#### [MATERIAL TO PROCESS]
..........

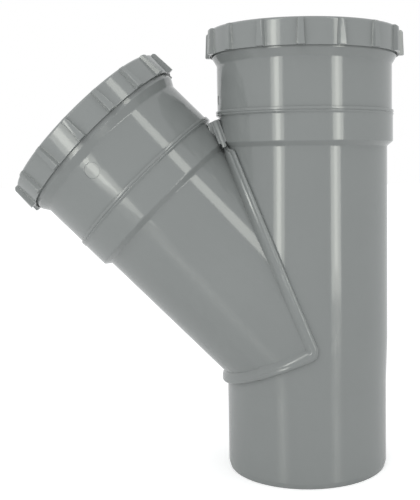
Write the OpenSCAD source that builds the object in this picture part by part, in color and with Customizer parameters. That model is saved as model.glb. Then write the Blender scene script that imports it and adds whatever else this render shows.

..........

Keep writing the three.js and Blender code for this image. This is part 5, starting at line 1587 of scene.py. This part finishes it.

..........

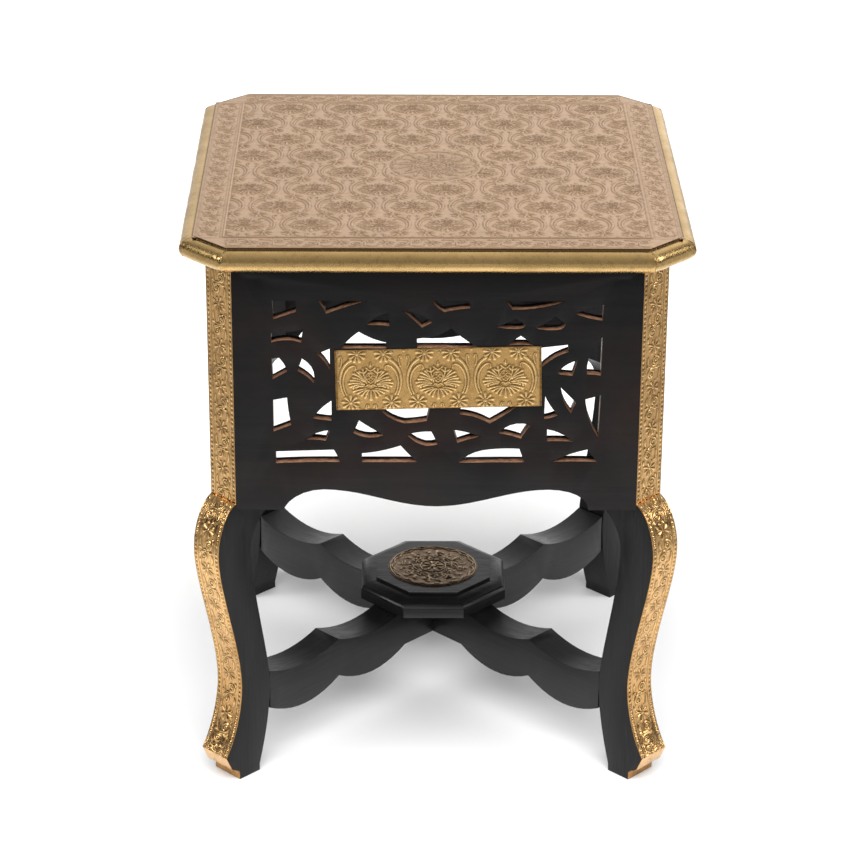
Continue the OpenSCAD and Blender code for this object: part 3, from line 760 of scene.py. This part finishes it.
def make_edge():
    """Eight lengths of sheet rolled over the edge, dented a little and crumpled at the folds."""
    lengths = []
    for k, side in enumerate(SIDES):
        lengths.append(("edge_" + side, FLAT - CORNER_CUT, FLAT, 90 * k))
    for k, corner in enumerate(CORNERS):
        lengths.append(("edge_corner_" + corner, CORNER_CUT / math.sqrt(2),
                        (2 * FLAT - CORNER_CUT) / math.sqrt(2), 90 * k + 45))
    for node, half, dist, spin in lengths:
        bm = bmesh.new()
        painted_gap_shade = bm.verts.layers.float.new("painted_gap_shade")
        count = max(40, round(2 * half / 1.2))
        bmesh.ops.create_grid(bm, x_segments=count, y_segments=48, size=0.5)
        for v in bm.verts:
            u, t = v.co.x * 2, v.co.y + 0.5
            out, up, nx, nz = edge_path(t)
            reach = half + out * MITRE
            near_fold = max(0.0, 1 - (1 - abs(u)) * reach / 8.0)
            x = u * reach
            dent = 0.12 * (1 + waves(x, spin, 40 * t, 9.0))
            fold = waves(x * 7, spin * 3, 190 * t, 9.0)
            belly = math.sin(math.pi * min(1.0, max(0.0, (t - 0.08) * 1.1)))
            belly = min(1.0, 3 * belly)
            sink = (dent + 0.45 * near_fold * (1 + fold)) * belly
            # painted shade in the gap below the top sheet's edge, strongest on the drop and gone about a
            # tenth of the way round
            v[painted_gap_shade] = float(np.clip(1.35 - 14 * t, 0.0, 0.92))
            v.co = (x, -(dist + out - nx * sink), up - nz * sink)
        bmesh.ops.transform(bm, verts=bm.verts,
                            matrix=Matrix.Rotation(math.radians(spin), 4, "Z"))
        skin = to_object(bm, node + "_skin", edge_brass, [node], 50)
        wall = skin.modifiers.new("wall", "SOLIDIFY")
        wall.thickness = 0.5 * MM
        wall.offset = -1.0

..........

Copy down every line of the material above that includes the string "code".

#### [EXERCISE OUTPUT]
Keep writing the three.js and Blender code for this image. This is part 5, starting at line 1587 of scene.py. This part finishes it.
Continue the OpenSCAD and Blender code for this object: part 3, from line 760 of scene.py. This part finishes it.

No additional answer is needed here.